Analysis: The statutory scheme for winding up was treated as drastic and requiring strict compliance. The petition was founded on deemed inability to pay debts under section 434(1)(a), which depends on service of the winding-up notice and the company's failure to respond or pay. The Court found that the pleadings did not establish that the notice sent by speed post had been served or had remained unreturned in a manner permitting a presumption of service. The cited authorities on deemed service were distinguished on facts because the returned envelopes and pleadings in those cases supported the presumption, whereas that foundation was missing here. In the absence of a proper pleading and proof of service, the statutory deeming fiction could not be invoked.

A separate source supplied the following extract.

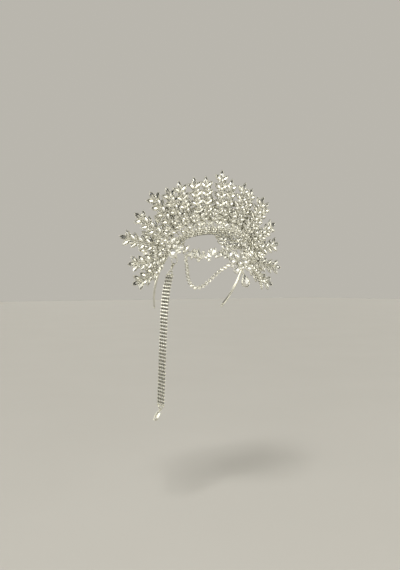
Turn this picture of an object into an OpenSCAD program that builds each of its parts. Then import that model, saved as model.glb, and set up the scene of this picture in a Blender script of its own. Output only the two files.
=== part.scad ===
// Bridal crown: a rhinestone leaf fan on a headband, with a forehead garland, swags, pendant and chin strap.
// Millimetres. The origin is the inside of the headband at its top, +Z up, the front faces -Y.

/* [Headband] */
// Inner radius over the top of the head
band_top_r = 145; // [120:5:170]
// Inner radius at the shoulders of the arch
band_shoulder_r = 48; // [44:1:52]
// Inner radius of the long sides
band_side_r = 145; // [120:5:180]
// Width of the metal strip, front to back
band_w = 5; // [4:0.5:7]
// Thickness of the metal strip
band_t = 1.2; // [0.8:0.1:1.6]
// How far the arch leans back from upright, in degrees
band_lean = 33; // [25:1:38]

/* [Leaves] */
// Length of a leaf setting
leaf_l = 14; // [12:0.5:15]
// Width of a leaf setting
leaf_w = 6.8; // [6:0.2:7.6]
// Angle between a leaf and its stem, in degrees
leaf_angle = 52; // [44:1:58]
// Distance between pairs of leaves along a stem
leaf_pitch = 12; // [11:0.5:13]
// Radius of a stem wire
stem_r = 0.9; // [0.7:0.05:1.1]
// Tilt of each leaf about its own length, in degrees
leaf_tilt = 9; // [0:1:12]

/* [Settings] */
// Height of a stone's metal cup
cup_h = 2.4; // [2.2:0.1:2.8]
// Wall of a cup
cup_wall = 0.6; // [0.5:0.05:0.8]
// Floor of a cup
cup_floor = 0.5; // [0.4:0.05:0.7]
// Space round a stone in its cup
stone_gap = 0.13; // [0.1:0.01:0.2]

/* [Swags] */
// Diameter of a swag chain
swag_d = 6; // [5:0.25:6.5]

/* [Pendant] */
// Length of the drop's setting
drop_l = 20.5; // [18:0.5:23]
// Width of the drop's setting
drop_w = 14; // [12:0.5:14]

/* [Strap] */
// Width of the four columns of stones
strap_w = 19; // [16:0.5:22]
// Thickness of the strap
strap_t = 2.6; // [2.4:0.1:3]

/* [Hidden] */
$fn = 48;
gap = 0.3;
post_r = 1;
wire_r = 0.7;
ring_wire_r = 0.6;
pad_r = 1.7;
pad_h = 1.6;
leaf_bow = 0.15;
web_back = 0.9;
web_hub_r = 3;
web_w = 1.8;
stud_r = 1.3;
stud_h = 1.6;
loop_stem_r = 0.75;

// Where the arcs of the arch meet, in degrees from its top, and their centres
shoulder_from = 15;
shoulder_to = 78;
arch_end = 113;
top_centre = [0, -band_top_r];
shoulder_centre = top_centre + (band_top_r - band_shoulder_r) * [sin(shoulder_from), cos(shoulder_from)];
side_centre = shoulder_centre + (band_shoulder_r - band_side_r) * [sin(shoulder_to), cos(shoulder_to)];

// Eyelet for a hairpin at each end of the band
eyelet_hole_r = 1.2;
eyelet_r = 2.5;
eyelet_h = 1.8;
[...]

Conclusion: The requirement of section 434(1)(a) of the Companies Act, 1956 was not satisfied. The ex parte orders were recalled, the respondent's application was allowed, and the company petition was dismissed.
Final Conclusion: Winding-up could not be sustained without proof of valid statutory notice service, and the proceedings founded on deemed inability to pay debts failed.
Ratio Decidendi: A winding-up petition based on deemed inability to pay debts under section 434(1)(a) of the Companies Act, 1956 cannot succeed unless service of the statutory notice is properly pleaded and established; absent such foundation, deemed service and the consequent presumption of inability to pay cannot be invoked.